:: SUPPLIED INFORMATION ::
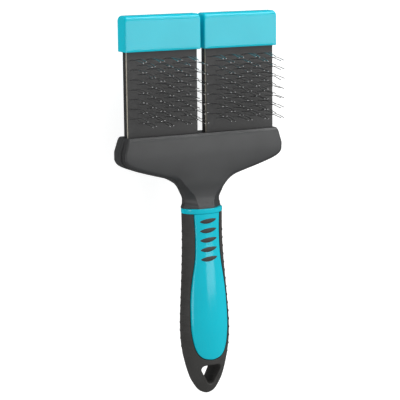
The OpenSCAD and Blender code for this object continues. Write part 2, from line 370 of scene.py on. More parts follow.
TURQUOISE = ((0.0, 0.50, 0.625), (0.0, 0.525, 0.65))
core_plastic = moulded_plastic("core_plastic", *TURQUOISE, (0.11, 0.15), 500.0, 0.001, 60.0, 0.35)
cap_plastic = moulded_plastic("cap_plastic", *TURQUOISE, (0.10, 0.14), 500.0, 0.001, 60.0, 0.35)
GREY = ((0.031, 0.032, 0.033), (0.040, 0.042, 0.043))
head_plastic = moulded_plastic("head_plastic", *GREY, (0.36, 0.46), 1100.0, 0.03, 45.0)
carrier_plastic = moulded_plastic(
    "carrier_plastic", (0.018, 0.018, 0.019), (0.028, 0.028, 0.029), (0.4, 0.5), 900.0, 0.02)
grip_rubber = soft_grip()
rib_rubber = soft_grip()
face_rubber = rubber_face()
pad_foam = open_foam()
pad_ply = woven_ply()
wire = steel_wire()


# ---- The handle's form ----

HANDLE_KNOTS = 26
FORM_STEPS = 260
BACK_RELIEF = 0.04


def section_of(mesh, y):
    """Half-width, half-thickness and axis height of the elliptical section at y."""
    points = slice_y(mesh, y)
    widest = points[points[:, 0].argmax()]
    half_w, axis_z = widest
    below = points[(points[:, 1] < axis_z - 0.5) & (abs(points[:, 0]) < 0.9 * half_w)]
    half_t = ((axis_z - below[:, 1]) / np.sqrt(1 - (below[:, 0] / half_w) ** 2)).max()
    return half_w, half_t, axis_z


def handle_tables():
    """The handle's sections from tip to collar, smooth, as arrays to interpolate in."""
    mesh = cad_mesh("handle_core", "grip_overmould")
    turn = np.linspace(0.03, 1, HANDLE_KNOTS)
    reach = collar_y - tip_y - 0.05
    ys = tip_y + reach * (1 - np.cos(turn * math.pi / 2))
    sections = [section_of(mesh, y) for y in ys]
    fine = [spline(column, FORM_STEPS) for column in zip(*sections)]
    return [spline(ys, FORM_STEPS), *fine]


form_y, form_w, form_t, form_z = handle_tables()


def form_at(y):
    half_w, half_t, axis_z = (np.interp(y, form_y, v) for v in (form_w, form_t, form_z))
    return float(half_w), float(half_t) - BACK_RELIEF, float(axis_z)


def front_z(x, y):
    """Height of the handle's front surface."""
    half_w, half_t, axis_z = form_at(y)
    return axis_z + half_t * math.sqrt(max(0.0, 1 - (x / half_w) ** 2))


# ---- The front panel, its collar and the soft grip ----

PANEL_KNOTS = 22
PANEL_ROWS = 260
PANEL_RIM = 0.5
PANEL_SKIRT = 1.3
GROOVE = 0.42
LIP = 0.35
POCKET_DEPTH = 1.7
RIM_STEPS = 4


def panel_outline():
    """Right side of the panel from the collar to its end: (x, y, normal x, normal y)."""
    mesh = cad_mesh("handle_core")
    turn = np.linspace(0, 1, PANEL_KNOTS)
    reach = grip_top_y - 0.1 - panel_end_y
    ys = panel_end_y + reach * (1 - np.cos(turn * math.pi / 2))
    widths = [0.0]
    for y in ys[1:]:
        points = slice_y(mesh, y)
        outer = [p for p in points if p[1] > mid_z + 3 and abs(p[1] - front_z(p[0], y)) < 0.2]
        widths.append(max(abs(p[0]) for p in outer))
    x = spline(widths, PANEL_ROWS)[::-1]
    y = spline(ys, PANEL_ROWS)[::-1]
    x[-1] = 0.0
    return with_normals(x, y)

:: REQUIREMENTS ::
Gather each line in the data that holds the string "from".

:: OUTPUT BELOW ::
The OpenSCAD and Blender code for this object continues. Write part 2, from line 370 of scene.py on. More parts follow.
    """The handle's sections from tip to collar, smooth, as arrays to interpolate in."""
    """Right side of the panel from the collar to its end: (x, y, normal x, normal y)."""